_INFORMATION SUPPLIED_

━━━━━━━━━━━━━━━━━━━━

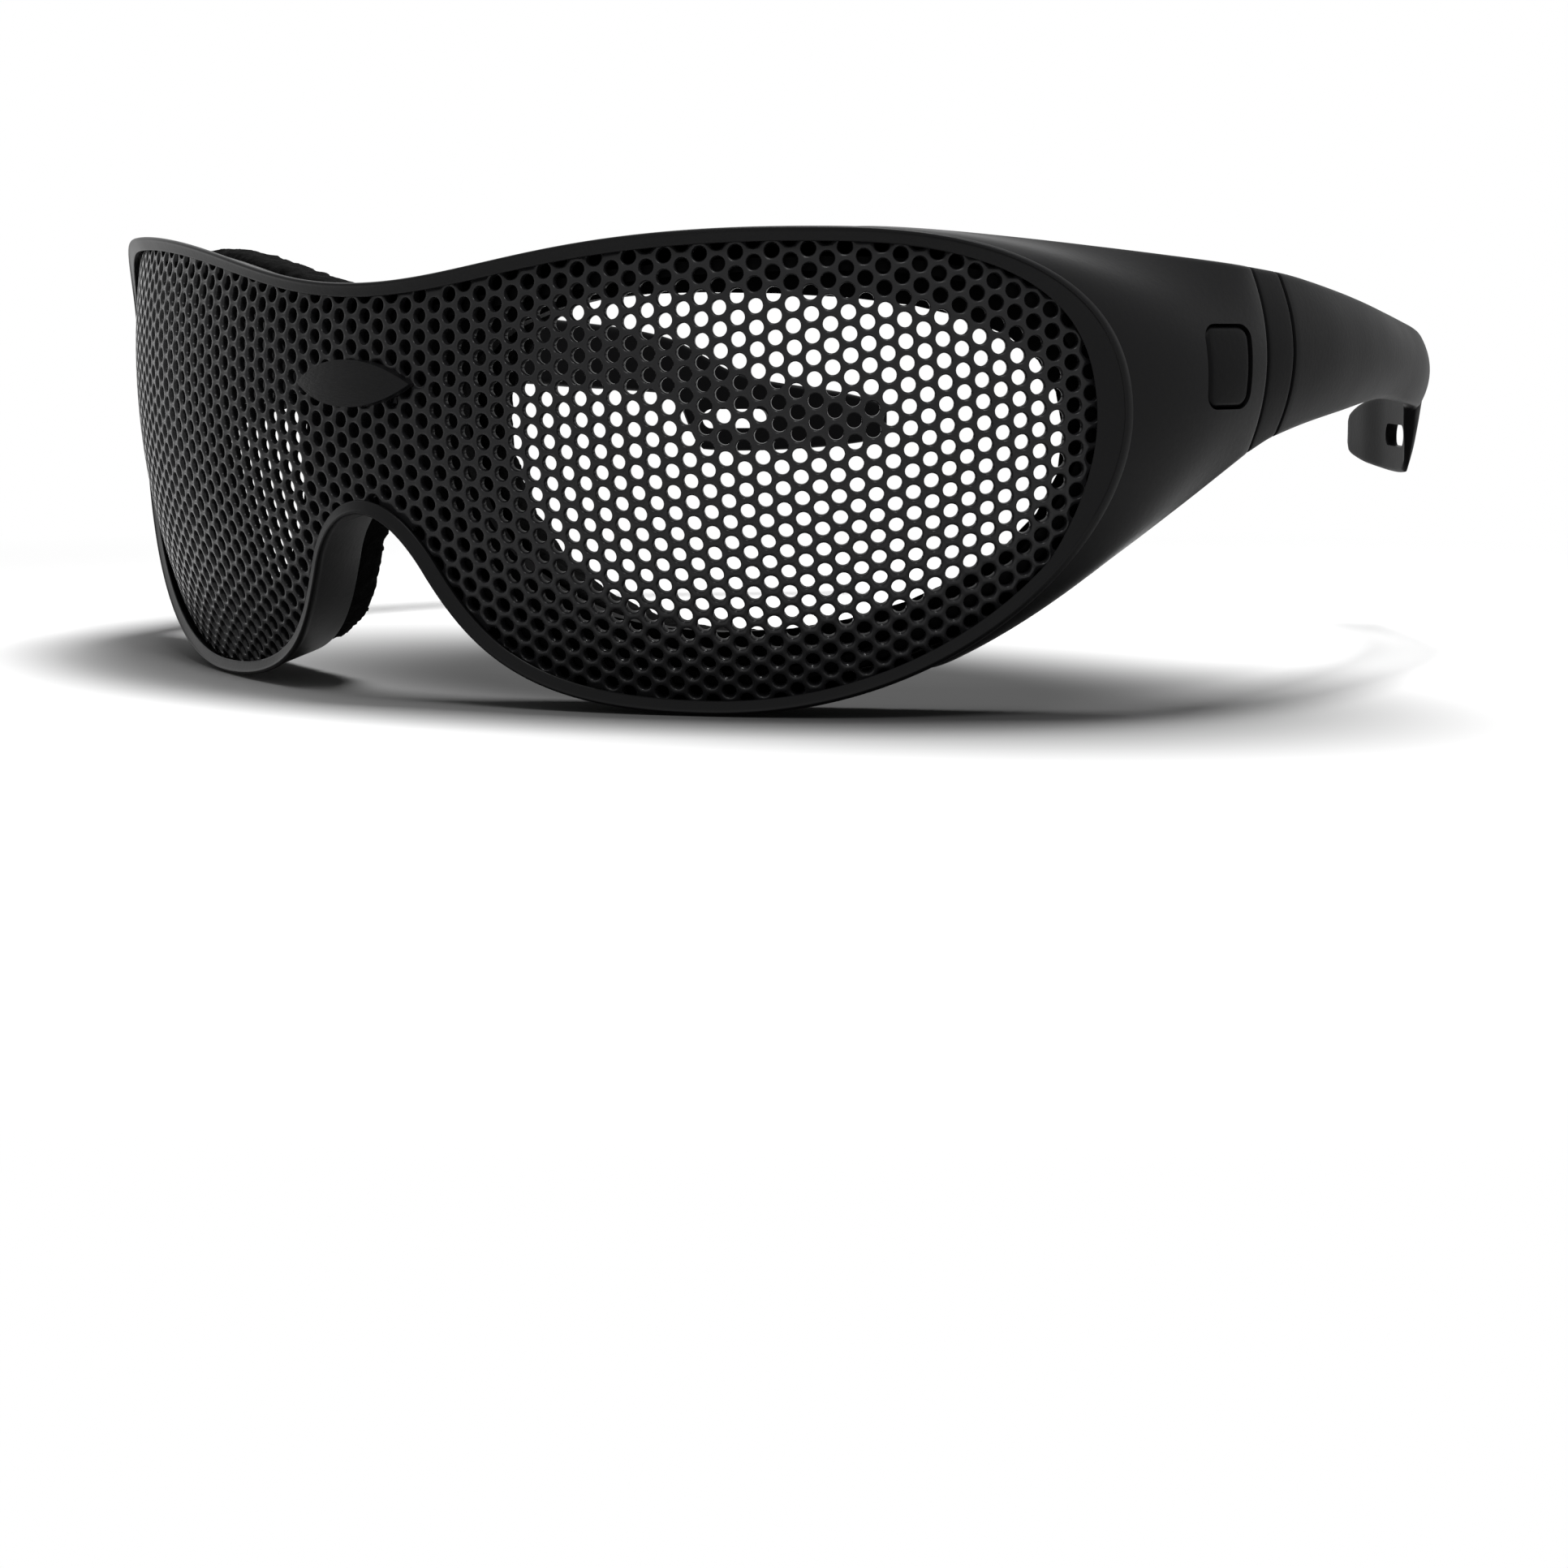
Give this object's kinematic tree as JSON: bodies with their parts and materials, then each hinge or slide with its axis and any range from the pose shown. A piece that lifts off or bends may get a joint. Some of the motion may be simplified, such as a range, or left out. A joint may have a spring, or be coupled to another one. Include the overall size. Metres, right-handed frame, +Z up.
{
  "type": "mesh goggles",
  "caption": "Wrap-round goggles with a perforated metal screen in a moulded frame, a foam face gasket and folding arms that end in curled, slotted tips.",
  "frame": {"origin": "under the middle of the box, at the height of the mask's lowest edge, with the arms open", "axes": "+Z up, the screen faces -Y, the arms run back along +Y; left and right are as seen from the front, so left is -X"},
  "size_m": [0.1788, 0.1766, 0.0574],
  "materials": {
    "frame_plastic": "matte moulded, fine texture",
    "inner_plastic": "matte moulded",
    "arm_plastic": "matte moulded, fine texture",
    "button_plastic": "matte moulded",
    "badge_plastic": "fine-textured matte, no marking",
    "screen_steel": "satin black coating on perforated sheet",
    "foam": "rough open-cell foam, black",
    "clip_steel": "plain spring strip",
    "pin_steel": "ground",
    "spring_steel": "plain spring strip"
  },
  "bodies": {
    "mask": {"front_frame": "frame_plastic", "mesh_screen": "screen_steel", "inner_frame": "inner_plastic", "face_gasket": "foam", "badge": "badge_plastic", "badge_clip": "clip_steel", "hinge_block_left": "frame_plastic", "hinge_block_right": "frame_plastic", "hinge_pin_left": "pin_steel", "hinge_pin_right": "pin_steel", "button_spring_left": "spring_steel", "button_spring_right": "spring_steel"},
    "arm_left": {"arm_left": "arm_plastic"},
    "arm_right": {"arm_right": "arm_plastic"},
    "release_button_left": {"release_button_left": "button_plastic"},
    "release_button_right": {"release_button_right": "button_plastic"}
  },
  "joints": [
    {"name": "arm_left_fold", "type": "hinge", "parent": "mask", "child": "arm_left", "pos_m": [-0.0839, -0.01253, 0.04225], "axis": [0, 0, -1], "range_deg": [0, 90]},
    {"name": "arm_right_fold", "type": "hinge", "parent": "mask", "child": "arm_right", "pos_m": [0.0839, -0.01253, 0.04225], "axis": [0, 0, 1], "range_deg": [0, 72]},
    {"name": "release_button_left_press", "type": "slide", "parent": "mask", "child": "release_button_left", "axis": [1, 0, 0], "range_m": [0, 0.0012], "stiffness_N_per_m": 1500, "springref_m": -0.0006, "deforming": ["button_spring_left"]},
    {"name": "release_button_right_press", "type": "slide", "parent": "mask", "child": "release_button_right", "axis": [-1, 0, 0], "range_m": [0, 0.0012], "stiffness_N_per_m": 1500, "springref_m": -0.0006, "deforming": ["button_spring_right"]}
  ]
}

━━━━━━━━━━━━━━━━━━━━

Make an exact copy of the listing, including every line.

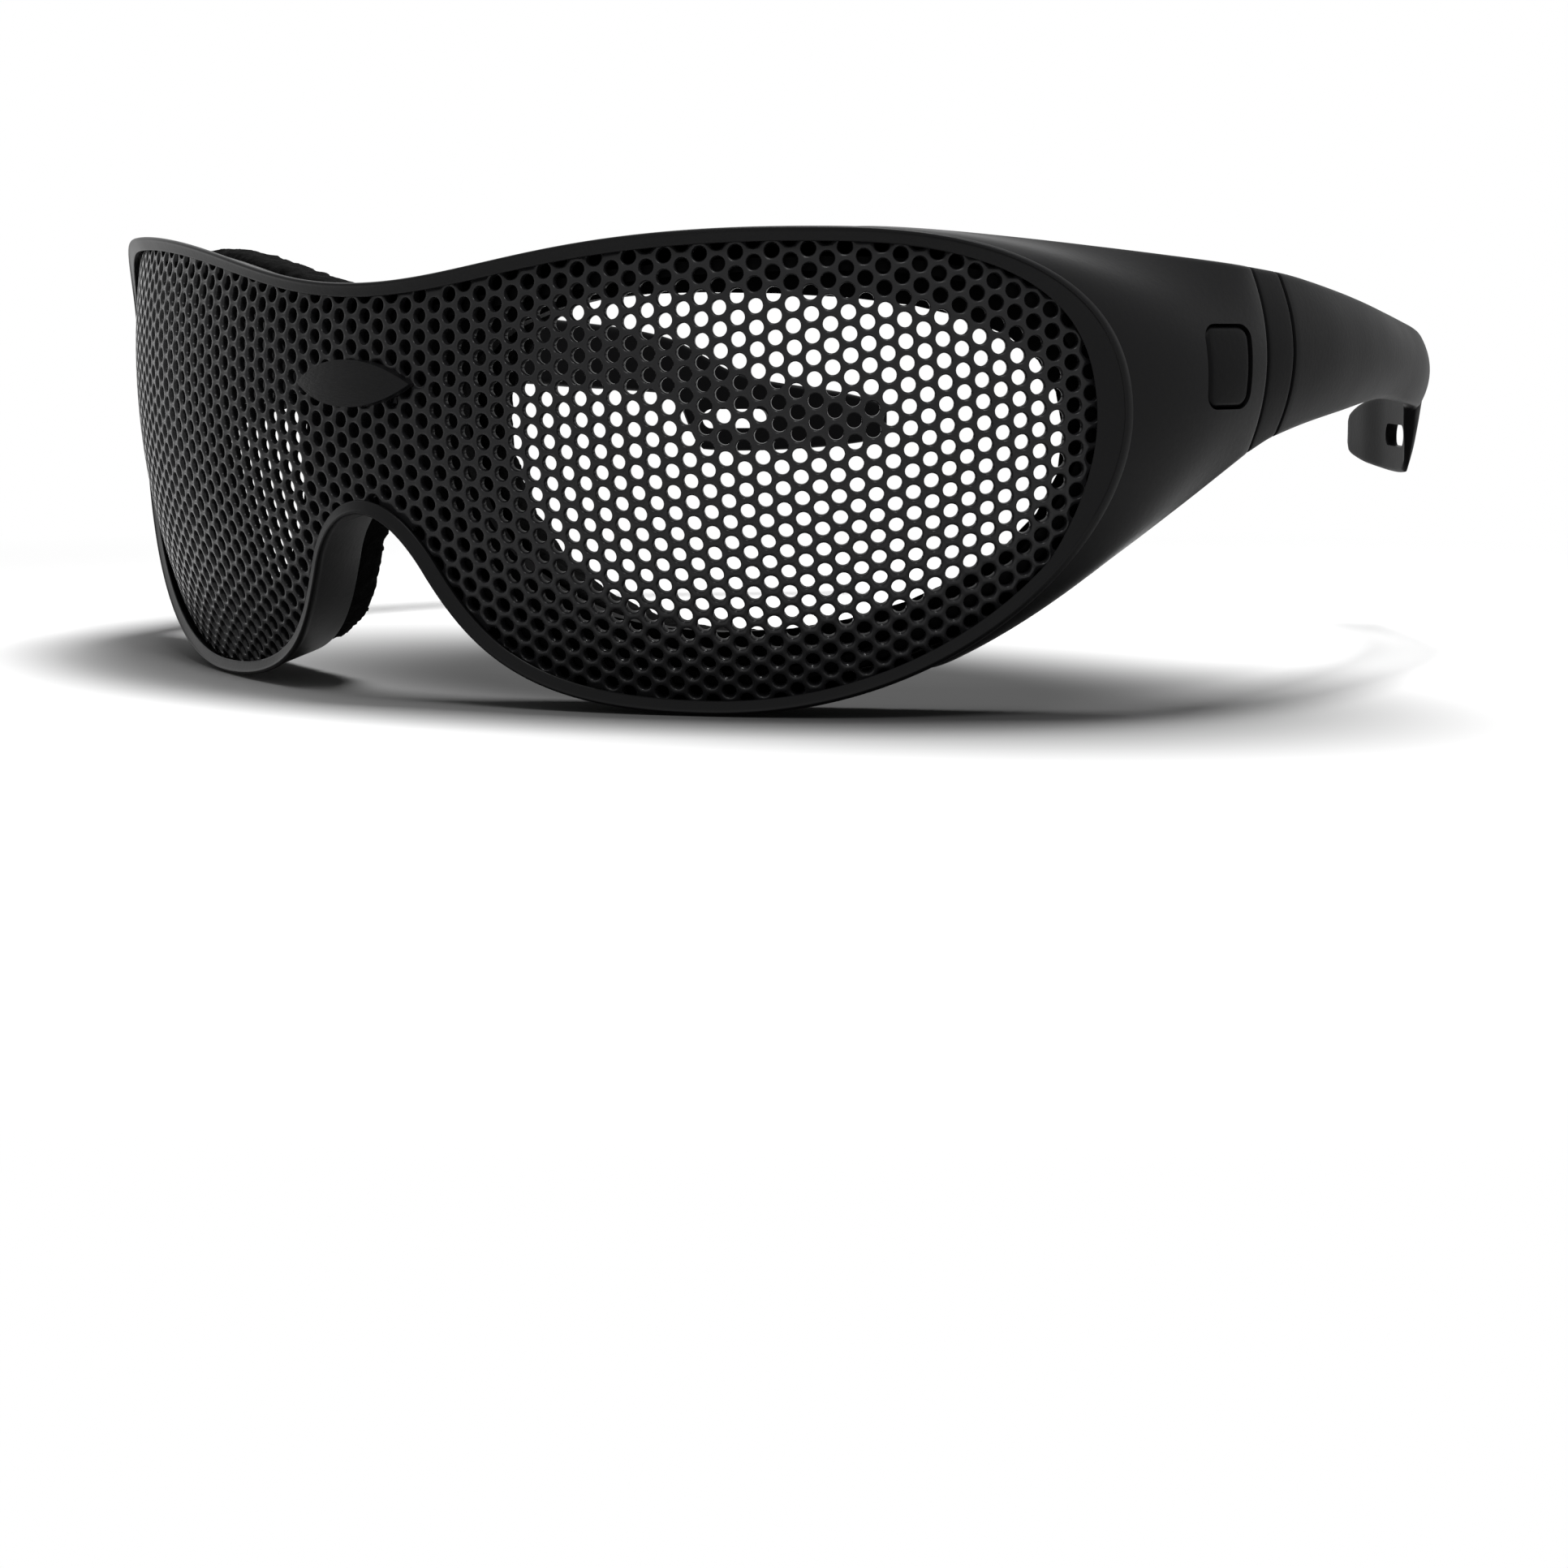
Give this object's kinematic tree as JSON: bodies with their parts and materials, then each hinge or slide with its axis and any range from the pose shown. A piece that lifts off or bends may get a joint. Some of the motion may be simplified, such as a range, or left out. A joint may have a spring, or be coupled to another one. Include the overall size. Metres, right-handed frame, +Z up.
{
  "type": "mesh goggles",
  "caption": "Wrap-round goggles with a perforated metal screen in a moulded frame, a foam face gasket and folding arms that end in curled, slotted tips.",
  "frame": {"origin": "under the middle of the box, at the height of the mask's lowest edge, with the arms open", "axes": "+Z up, the screen faces -Y, the arms run back along +Y; left and right are as seen from the front, so left is -X"},
  "size_m": [0.1788, 0.1766, 0.0574],
  "materials": {
    "frame_plastic": "matte moulded, fine texture",
    "inner_plastic": "matte moulded",
    "arm_plastic": "matte moulded, fine texture",
    "button_plastic": "matte moulded",
    "badge_plastic": "fine-textured matte, no marking",
    "screen_steel": "satin black coating on perforated sheet",
    "foam": "rough open-cell foam, black",
    "clip_steel": "plain spring strip",
    "pin_steel": "ground",
    "spring_steel": "plain spring strip"
  },
  "bodies": {
    "mask": {"front_frame": "frame_plastic", "mesh_screen": "screen_steel", "inner_frame": "inner_plastic", "face_gasket": "foam", "badge": "badge_plastic", "badge_clip": "clip_steel", "hinge_block_left": "frame_plastic", "hinge_block_right": "frame_plastic", "hinge_pin_left": "pin_steel", "hinge_pin_right": "pin_steel", "button_spring_left": "spring_steel", "button_spring_right": "spring_steel"},
    "arm_left": {"arm_left": "arm_plastic"},
    "arm_right": {"arm_right": "arm_plastic"},
    "release_button_left": {"release_button_left": "button_plastic"},
    "release_button_right": {"release_button_right": "button_plastic"}
  },
  "joints": [
    {"name": "arm_left_fold", "type": "hinge", "parent": "mask", "child": "arm_left", "pos_m": [-0.0839, -0.01253, 0.04225], "axis": [0, 0, -1], "range_deg": [0, 90]},
    {"name": "arm_right_fold", "type": "hinge", "parent": "mask", "child": "arm_right", "pos_m": [0.0839, -0.01253, 0.04225], "axis": [0, 0, 1], "range_deg": [0, 72]},
    {"name": "release_button_left_press", "type": "slide", "parent": "mask", "child": "release_button_left", "axis": [1, 0, 0], "range_m": [0, 0.0012], "stiffness_N_per_m": 1500, "springref_m": -0.0006, "deforming": ["button_spring_left"]},
    {"name": "release_button_right_press", "type": "slide", "parent": "mask", "child": "release_button_right", "axis": [-1, 0, 0], "range_m": [0, 0.0012], "stiffness_N_per_m": 1500, "springref_m": -0.0006, "deforming": ["button_spring_right"]}
  ]
}